Monday marked the first day of testimony in the trial of two men accused in the Oakland warehouse fire that left 36 people dead more than two years ago.
Derick Almena, 49, and Max Harris, 29, have been jailed since their arrest in June 2017. Prosecutors say Almena rented the warehouse and Harris acted as "creative director," helping book concerts and collect rent.
The two defendants are accused of failing to provide adequate safety equipment, exits and signage.
Before testimony began Monday, a stunning twist was announced: a key witness who once called the Ghost Ship a "death trap" died Sunday in a vehicle crash in San Pablo, according to the prosecution.

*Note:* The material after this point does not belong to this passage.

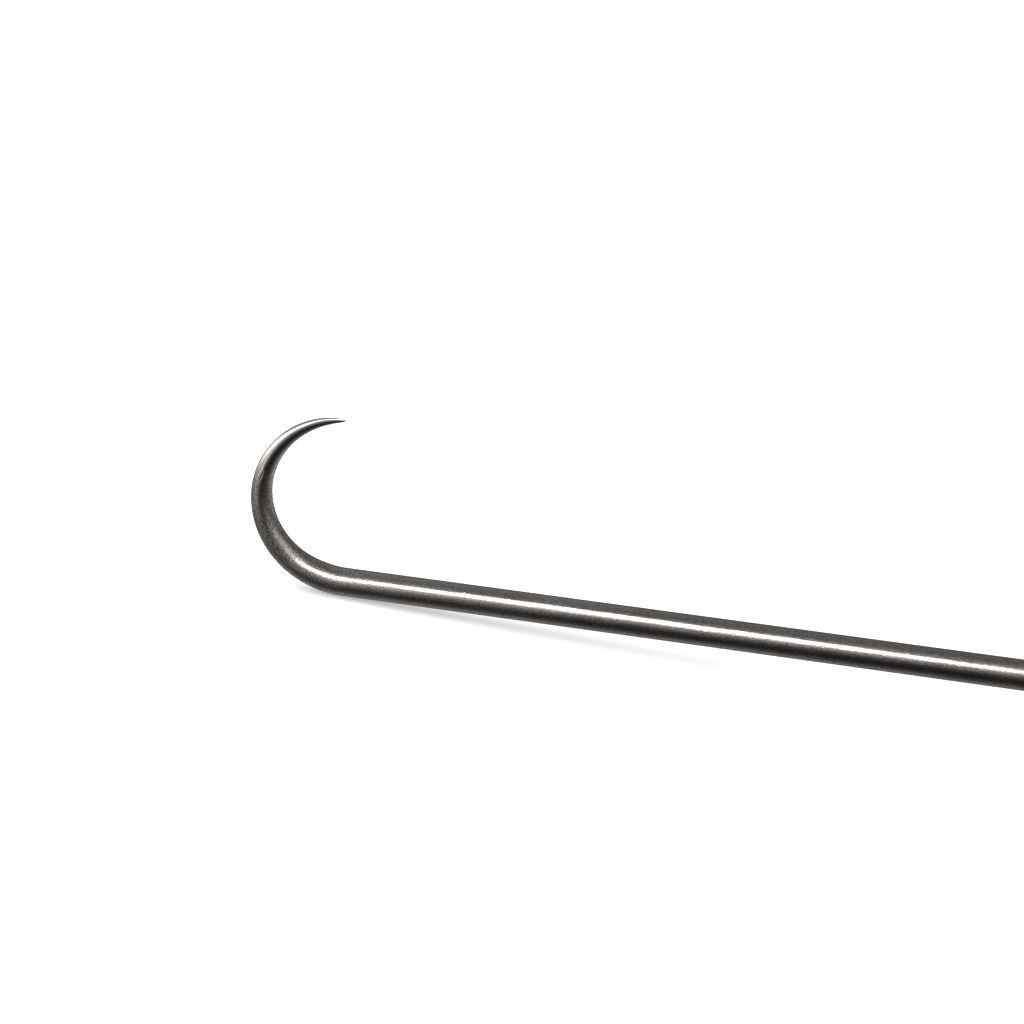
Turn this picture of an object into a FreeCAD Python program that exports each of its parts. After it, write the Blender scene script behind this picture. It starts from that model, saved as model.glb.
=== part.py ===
"""Hand meat hook: a ground, bent stainless bar bolted through a turned hardwood T-grip.

Design frame, in millimetres: the straight shank lies along +X, the bend starts at x = 0 and curls
through -X and up (+Z), and the grip's long axis is parallel to Y.  The finished assembly is tilted
about Y until the bend and the grip both touch z = 0, and then centred over the origin.
"""
import FreeCAD
import Part
import math
import os

V = FreeCAD.Vector

# ---- hook bar -------------------------------------------------------------------------------
BAR_D = 8.0             # round stock
HEEL_R = 27.9           # centreline radius of the first arc of the bend, next to the shank
HEEL_TURN = 25.0        # degrees
BACK_R = 22.2           # second, tighter arc round the back of the hook
BACK_TURN = 89.4
LIP_R = 25.4            # third, wider arc that leads to the point
LIP_TURN = 63.6
TAPER_START = 6.8       # length of the bend that keeps the full bar diameter
TAPER_P = 1.18          # the taper is tip + (bar - tip) * (1 - t**P)**Q over the tapered length
TAPER_Q = 0.63
TIP_R = 0.2             # radius left at the very point
TIP_FLATTEN = 0.30      # share of the side-to-side thickness ground away towards the point
FLATTEN_FROM = 0.55     # share of the tapered length where that grinding starts
BEND_SECTIONS = 26

# ---- grip -----------------------------------------------------------------------------------
GRIP_REACH = 232.0      # from the start of the bend to the grip's axis
GRIP_L = 112.0
GRIP_END_D = 31.0       # the largest diameter, near both ends, on which the grip rests
GRIP_MID_D = 30.0       # land that carries the bolster and the washer
GRIP_WAIST_D = 26.5
GRIP_LAND = 22.0        # length of the land
GRIP_END_ROUND = 7.0    # length of the rounding at each end
GRIP_FACE_D = 17.0      # flat at each end
WAIST_AT = 0.47         # place of the waist between the land and the end's crest, as a share
SEAT_MARGIN = 0.3       # how far a spot-face goes below the point where it is a full circle
SEAT_GAP = 0.1          # radial room round a part in its spot-face

# ---- tail, bush, bolster --------------------------------------------------------------------
TAIL_D = 6.0            # M6 size, thread modelled as its major diameter
TAIL_GAP = 0.1          # radial room round the tail in the bolster and the bush
TAIL_CHAMFER = 0.6
BUSH_WALL = 0.9
BUSH_GAP = 0.05         # radial room between the bush and the grip's cross-bore
BAR_GAP = 0.05          # radial room round the bar in the bolster
BOLSTER_L = 14.0
BOLSTER_NECK_WALL = 1.45
BOLSTER_COVE = 2.2      # radius of the hollow between the neck and the flange
BOLSTER_LIP = 0.3       # flat ring of the flange outside the hollow
BOLSTER_FLANGE_T = 2.2
BOLSTER_NOSE_R = 0.9    # rounding at the nose
BOLSTER_WEB = 2.8       # metal between the bar's shoulder and the grip

# ---- cross pin ------------------------------------------------------------------------------
PIN_D = 2.5
PIN_WALL = 0.5
PIN_SLOT = 0.5
PIN_RECESS = 1.0        # how far each end sits below the grip's surface
PIN_GAP = 0.02          # radial room in the wood, the bush and the tail

# ---- rear fasteners, M6 ---------------------------------------------------------------------
WASHER_GAP = 0.2        # radial room round the tail
WASHER_RIM = 2.8        # width of the ring
WASHER_T = 1.6
LOCK_GAP = 0.05
LOCK_RIM = 2.85
LOCK_T = 1.6
LOCK_SPLIT = 0.9        # width of the split
LOCK_SLANT = 20.0       # degrees off the axis
EDGE_BREAK = 0.2
NUT_WALL = 2.0          # from the tail to the middle of a flat
NUT_HEX_H = 6.3
NUT_H = 12.0
NUT_DOME_STEP = 0.25    # how far the dome is inside the flats
NUT_BORE_DEPTH = 8.5
NUT_CORNER_BREAK = 0.5  # how much of each corner the chamfer takes, and its height
THREAD_GAP = 0.05       # radial room in the nut
THREAD_END_GAP = 0.8    # room between the tail's end and the bottom of the nut's bore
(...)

Robert Jacobitz was an electrician who worked for Almena, and the prosecution was likely planning to grill Jacobitz about the warehouse’s electrical system and whether or not Almena made any improvements or repairs to make the warehouse safer.

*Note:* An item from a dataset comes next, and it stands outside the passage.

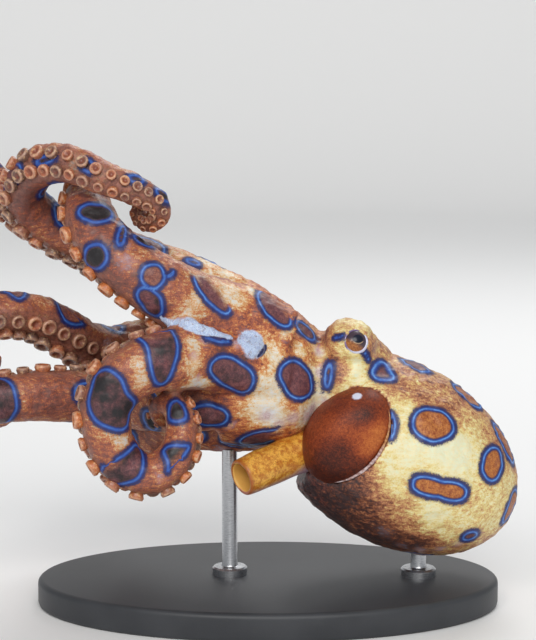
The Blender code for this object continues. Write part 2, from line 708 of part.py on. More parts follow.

Alameda County deputy district attorney Casey Bates told jurors last week that Jacobitz was an unlicensed contractor who performed inexpensive work at the warehouse soon after Almena rented it in November 2013.
Prosecutors allege that Almena, 49, stuffed it full of highly flammable furniture, pianos and other material and failed to provide smoke detectors, fire alarms, sprinklers and other required safety equipment. Prosecutors say Harris, 29, helped Almena convert the warehouse, collect rent and schedule concerts.
Almena and Harris are each charged with 36 counts of involuntary manslaughter. The men could face up to 36 years each if convicted on all counts.
The first witness to take the stand Monday was Carol Cidlik. Her 29-year-old daughter Nicole Siegrist was one of 36 people who did not escape the fire. In her final moments, Nicole sent out a text to her mother saying, "I am going to die now."
The second witness was Nicholas "Nico" Bouchard, who initially was friends with Almena and co-signed the lease to the Ghost Ship warehouse. Bouchard said after 2 to 3 weeks of living in the warehouse, he wanted out.
Bouchard accused Almena of violating the terms of the lease and was concerned that the building was not safe. He also went on to accuse Almena of using meth and described him as aggressive.
Almena’s attorney said Bouchard had a terrible falling out with Almena and is therefore exaggerating.
"This week is gonna be a hard week for Mr. Almena because he’s putting on all the witnesses who are hostile to him, and most of their hostility is subjective," defense attorney Tony Serra said.
Federal fire officials could not determine what caused the Dec. 2, 2016, blaze.
The Associated Press contributed to this report.